Exercise prompt: From the first line of the data through the line containing "STRAND_FOOT = (-0.80, 0.66)", return each line exactly.

Data lines:
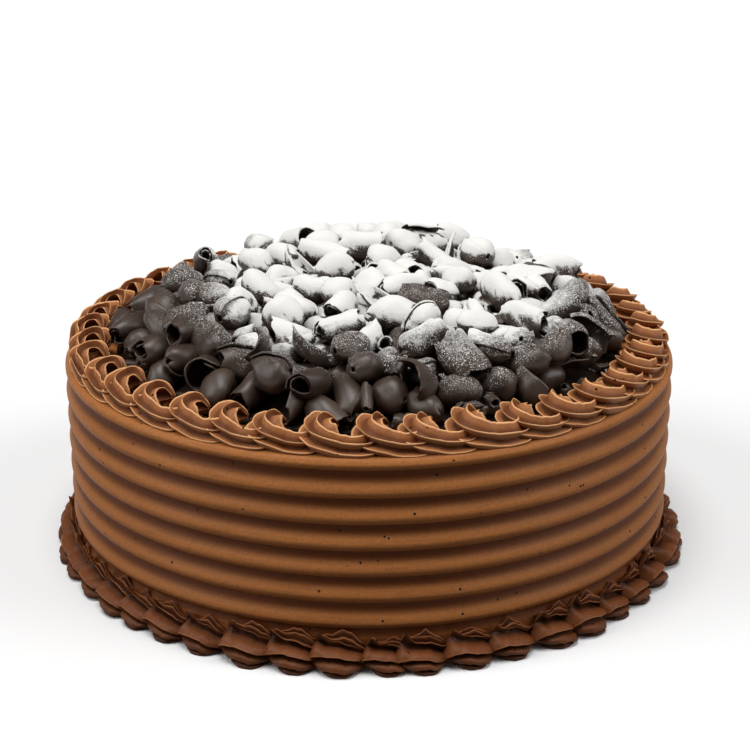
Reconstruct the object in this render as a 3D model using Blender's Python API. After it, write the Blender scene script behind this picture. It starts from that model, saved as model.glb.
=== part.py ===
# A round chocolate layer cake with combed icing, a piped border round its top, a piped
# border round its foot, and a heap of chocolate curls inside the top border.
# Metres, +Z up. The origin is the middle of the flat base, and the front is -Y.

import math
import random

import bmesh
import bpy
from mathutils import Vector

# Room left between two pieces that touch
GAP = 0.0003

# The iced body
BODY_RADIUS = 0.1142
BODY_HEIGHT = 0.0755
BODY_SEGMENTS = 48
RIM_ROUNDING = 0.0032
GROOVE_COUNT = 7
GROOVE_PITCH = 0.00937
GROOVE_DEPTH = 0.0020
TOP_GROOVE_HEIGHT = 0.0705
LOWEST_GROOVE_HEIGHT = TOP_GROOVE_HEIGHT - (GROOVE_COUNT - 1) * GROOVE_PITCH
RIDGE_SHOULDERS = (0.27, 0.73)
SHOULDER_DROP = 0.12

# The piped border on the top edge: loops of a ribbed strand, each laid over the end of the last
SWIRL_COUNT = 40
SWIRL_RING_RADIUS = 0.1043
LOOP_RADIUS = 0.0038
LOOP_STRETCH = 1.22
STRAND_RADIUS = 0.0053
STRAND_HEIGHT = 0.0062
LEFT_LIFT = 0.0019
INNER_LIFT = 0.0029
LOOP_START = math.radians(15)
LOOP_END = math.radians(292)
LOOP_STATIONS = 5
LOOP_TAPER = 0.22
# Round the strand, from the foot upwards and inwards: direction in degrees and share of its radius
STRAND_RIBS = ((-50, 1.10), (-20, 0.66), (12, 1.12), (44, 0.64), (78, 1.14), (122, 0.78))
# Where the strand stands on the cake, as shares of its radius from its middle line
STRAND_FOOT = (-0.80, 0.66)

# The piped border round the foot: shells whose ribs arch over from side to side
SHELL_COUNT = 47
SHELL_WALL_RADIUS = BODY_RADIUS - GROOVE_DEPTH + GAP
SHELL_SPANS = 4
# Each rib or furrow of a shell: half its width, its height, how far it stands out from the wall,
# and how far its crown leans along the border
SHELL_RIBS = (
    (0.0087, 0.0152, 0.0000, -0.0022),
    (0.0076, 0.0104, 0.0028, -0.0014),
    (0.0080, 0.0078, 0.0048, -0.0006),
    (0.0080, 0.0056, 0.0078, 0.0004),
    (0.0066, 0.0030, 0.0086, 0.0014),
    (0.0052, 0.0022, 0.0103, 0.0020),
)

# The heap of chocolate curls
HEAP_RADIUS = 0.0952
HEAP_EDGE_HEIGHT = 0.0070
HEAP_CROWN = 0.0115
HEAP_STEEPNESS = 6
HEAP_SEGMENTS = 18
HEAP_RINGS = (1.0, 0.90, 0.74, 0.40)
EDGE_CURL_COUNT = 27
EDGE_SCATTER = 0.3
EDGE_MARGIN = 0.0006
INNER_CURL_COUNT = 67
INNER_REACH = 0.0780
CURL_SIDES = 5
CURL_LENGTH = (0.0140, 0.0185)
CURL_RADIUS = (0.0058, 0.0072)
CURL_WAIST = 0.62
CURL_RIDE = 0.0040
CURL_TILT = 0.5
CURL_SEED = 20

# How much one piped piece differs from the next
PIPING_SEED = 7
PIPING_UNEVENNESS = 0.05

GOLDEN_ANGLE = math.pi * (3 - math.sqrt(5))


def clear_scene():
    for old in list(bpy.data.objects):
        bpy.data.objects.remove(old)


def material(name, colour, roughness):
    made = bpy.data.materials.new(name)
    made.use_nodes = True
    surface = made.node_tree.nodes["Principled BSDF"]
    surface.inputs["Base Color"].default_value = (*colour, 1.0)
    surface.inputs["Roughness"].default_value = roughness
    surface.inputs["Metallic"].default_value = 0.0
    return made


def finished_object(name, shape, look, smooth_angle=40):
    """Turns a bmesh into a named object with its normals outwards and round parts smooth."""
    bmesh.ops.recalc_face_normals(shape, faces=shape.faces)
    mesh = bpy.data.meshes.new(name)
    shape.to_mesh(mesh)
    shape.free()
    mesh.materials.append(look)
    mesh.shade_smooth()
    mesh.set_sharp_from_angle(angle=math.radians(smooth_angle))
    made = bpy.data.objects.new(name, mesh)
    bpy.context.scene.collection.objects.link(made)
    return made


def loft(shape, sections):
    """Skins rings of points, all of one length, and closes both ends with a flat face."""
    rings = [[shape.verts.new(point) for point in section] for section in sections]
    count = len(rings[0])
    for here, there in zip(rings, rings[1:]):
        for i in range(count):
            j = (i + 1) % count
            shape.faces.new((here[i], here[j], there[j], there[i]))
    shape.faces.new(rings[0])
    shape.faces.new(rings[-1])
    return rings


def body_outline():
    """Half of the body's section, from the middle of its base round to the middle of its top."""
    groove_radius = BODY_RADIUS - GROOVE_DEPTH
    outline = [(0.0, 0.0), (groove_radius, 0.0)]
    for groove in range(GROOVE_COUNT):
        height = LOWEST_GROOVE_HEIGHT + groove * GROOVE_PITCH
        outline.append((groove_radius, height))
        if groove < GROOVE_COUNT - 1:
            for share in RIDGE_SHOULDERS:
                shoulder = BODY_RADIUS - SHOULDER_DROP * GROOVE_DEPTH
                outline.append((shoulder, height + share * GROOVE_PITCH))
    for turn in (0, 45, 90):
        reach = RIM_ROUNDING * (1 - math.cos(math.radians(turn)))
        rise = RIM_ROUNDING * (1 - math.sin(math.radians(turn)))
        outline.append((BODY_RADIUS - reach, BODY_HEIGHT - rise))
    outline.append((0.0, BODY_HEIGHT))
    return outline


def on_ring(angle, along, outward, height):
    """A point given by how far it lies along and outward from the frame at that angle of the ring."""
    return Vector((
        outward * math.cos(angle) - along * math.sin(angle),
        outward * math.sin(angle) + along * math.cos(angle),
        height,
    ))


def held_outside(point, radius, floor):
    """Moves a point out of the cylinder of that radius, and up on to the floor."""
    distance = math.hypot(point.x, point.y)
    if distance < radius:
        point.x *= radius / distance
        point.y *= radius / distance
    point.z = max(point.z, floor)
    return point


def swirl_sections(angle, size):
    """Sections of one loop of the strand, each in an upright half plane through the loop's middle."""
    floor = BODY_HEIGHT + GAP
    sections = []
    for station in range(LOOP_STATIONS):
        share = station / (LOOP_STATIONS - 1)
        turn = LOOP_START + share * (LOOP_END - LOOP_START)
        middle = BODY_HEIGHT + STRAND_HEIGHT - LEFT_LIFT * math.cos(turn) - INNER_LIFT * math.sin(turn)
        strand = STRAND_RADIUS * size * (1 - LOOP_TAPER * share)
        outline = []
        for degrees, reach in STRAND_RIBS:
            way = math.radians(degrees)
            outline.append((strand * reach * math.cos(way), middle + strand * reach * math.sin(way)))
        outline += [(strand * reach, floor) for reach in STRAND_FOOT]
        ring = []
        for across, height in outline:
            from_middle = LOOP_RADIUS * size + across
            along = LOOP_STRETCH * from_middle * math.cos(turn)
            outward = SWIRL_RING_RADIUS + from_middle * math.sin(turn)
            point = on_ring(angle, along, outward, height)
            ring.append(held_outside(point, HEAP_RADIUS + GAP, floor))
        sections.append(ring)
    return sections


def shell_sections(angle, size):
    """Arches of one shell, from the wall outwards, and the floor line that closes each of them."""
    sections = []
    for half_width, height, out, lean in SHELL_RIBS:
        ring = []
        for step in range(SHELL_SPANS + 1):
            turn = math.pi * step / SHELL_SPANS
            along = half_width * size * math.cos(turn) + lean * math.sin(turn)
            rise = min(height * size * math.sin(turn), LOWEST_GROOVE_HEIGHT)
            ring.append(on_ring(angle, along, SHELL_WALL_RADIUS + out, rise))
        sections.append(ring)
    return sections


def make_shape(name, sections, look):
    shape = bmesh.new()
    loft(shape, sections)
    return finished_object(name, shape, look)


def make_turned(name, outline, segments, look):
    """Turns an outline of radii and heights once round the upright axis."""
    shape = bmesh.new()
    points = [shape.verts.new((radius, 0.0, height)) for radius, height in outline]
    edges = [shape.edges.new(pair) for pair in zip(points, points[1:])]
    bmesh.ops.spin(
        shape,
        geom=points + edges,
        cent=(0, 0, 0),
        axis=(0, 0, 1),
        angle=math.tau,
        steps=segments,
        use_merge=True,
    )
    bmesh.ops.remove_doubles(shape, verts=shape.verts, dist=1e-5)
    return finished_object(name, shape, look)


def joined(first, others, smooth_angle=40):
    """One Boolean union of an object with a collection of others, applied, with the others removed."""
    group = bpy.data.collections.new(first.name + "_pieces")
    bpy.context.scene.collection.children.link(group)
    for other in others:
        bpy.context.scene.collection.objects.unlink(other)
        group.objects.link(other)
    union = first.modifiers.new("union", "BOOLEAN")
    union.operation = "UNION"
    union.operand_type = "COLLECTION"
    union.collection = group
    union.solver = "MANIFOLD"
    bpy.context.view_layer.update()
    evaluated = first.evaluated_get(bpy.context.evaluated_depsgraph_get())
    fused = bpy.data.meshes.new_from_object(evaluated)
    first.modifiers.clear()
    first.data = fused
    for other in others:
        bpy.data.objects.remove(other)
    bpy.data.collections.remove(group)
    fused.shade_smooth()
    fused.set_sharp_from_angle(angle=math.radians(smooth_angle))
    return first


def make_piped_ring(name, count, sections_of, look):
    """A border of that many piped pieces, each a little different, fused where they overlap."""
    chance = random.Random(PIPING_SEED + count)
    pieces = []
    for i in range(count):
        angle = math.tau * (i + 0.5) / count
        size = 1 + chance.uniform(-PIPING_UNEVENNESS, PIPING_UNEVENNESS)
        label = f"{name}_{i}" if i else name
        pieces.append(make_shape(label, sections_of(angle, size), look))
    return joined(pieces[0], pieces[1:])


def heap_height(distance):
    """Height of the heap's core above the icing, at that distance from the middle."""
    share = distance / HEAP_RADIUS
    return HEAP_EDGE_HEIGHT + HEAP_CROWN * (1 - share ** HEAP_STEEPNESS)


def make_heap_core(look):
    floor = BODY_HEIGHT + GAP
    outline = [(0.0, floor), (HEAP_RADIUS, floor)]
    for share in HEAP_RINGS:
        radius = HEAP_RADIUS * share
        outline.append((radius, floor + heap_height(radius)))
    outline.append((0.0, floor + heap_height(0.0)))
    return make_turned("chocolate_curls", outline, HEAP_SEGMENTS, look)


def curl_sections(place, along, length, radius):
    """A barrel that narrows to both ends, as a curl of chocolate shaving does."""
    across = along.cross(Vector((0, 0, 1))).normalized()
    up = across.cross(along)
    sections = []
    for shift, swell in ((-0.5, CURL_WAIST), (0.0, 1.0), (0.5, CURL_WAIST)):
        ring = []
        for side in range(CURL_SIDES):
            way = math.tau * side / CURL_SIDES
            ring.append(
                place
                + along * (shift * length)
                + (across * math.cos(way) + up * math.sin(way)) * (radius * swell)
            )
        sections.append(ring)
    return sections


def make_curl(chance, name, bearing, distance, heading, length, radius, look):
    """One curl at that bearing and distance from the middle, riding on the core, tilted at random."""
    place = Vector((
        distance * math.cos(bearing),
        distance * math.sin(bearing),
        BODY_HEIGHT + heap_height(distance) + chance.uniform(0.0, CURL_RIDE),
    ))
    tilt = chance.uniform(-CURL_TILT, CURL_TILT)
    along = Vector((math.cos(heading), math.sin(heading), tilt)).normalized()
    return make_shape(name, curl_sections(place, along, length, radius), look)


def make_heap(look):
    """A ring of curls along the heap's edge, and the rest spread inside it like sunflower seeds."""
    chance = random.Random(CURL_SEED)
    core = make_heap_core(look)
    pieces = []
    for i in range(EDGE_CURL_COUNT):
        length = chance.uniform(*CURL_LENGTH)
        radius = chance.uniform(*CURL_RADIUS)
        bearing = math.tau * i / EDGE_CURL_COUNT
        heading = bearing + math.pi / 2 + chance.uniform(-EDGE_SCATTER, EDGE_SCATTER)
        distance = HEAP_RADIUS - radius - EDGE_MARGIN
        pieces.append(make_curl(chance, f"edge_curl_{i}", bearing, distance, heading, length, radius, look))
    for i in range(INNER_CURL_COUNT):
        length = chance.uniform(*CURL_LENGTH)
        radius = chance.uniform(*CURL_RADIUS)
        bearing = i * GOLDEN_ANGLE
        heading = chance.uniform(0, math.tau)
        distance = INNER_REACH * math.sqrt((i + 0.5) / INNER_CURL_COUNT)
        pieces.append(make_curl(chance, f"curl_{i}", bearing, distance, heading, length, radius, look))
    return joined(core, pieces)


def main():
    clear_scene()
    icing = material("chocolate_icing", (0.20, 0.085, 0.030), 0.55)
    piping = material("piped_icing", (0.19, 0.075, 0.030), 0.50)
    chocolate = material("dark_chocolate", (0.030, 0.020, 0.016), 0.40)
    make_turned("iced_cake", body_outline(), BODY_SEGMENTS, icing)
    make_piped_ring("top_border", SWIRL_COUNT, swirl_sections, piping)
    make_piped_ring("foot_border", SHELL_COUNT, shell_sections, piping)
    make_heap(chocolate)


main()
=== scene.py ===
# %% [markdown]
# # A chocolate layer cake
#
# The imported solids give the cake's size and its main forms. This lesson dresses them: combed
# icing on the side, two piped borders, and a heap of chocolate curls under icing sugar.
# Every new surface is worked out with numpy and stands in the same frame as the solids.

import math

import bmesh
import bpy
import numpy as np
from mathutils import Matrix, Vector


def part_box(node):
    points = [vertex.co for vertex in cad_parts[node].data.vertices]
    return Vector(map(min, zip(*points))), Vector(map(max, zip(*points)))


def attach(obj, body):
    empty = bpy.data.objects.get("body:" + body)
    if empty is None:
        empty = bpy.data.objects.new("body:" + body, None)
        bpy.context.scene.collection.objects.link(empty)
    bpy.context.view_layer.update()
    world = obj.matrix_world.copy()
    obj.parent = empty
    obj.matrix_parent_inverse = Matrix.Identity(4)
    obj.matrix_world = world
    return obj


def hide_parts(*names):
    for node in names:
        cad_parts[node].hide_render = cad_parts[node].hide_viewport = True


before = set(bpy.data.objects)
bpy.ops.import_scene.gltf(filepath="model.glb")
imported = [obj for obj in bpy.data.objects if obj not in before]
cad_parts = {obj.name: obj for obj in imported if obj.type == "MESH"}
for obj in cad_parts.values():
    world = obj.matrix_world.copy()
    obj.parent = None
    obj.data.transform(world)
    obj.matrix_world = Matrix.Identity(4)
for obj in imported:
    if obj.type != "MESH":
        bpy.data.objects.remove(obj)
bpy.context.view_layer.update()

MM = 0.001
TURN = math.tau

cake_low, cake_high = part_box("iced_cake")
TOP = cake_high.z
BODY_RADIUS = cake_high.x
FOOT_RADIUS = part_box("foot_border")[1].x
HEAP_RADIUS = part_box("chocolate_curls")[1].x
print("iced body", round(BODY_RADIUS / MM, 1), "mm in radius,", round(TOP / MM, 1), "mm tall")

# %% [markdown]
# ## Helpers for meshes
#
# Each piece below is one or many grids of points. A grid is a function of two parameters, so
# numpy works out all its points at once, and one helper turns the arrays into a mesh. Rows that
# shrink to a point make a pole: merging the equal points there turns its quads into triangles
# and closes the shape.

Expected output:
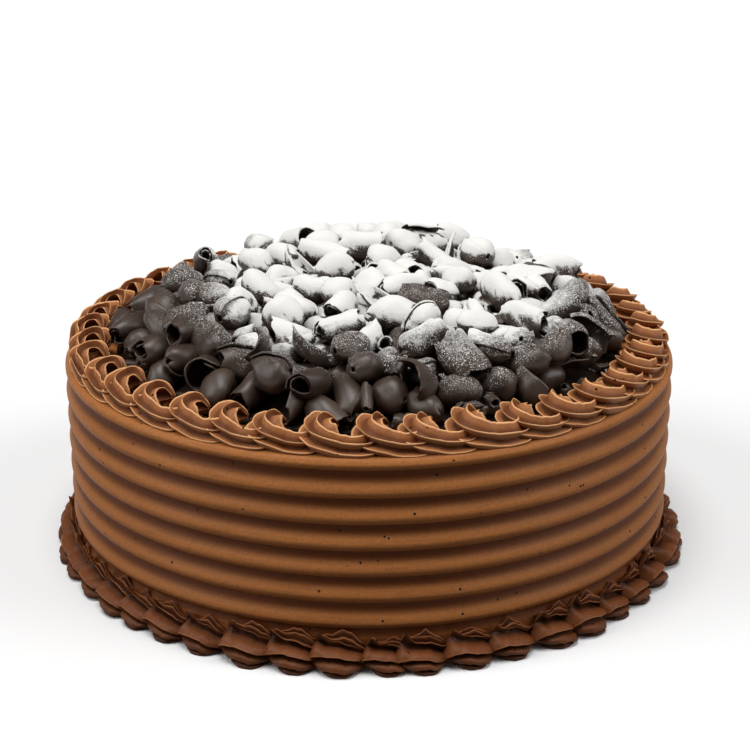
Reconstruct the object in this render as a 3D model using Blender's Python API. After it, write the Blender scene script behind this picture. It starts from that model, saved as model.glb.
=== part.py ===
# A round chocolate layer cake with combed icing, a piped border round its top, a piped
# border round its foot, and a heap of chocolate curls inside the top border.
# Metres, +Z up. The origin is the middle of the flat base, and the front is -Y.

import math
import random

import bmesh
import bpy
from mathutils import Vector

# Room left between two pieces that touch
GAP = 0.0003

# The iced body
BODY_RADIUS = 0.1142
BODY_HEIGHT = 0.0755
BODY_SEGMENTS = 48
RIM_ROUNDING = 0.0032
GROOVE_COUNT = 7
GROOVE_PITCH = 0.00937
GROOVE_DEPTH = 0.0020
TOP_GROOVE_HEIGHT = 0.0705
LOWEST_GROOVE_HEIGHT = TOP_GROOVE_HEIGHT - (GROOVE_COUNT - 1) * GROOVE_PITCH
RIDGE_SHOULDERS = (0.27, 0.73)
SHOULDER_DROP = 0.12

# The piped border on the top edge: loops of a ribbed strand, each laid over the end of the last
SWIRL_COUNT = 40
SWIRL_RING_RADIUS = 0.1043
LOOP_RADIUS = 0.0038
LOOP_STRETCH = 1.22
STRAND_RADIUS = 0.0053
STRAND_HEIGHT = 0.0062
LEFT_LIFT = 0.0019
INNER_LIFT = 0.0029
LOOP_START = math.radians(15)
LOOP_END = math.radians(292)
LOOP_STATIONS = 5
LOOP_TAPER = 0.22
# Round the strand, from the foot upwards and inwards: direction in degrees and share of its radius
STRAND_RIBS = ((-50, 1.10), (-20, 0.66), (12, 1.12), (44, 0.64), (78, 1.14), (122, 0.78))
# Where the strand stands on the cake, as shares of its radius from its middle line
STRAND_FOOT = (-0.80, 0.66)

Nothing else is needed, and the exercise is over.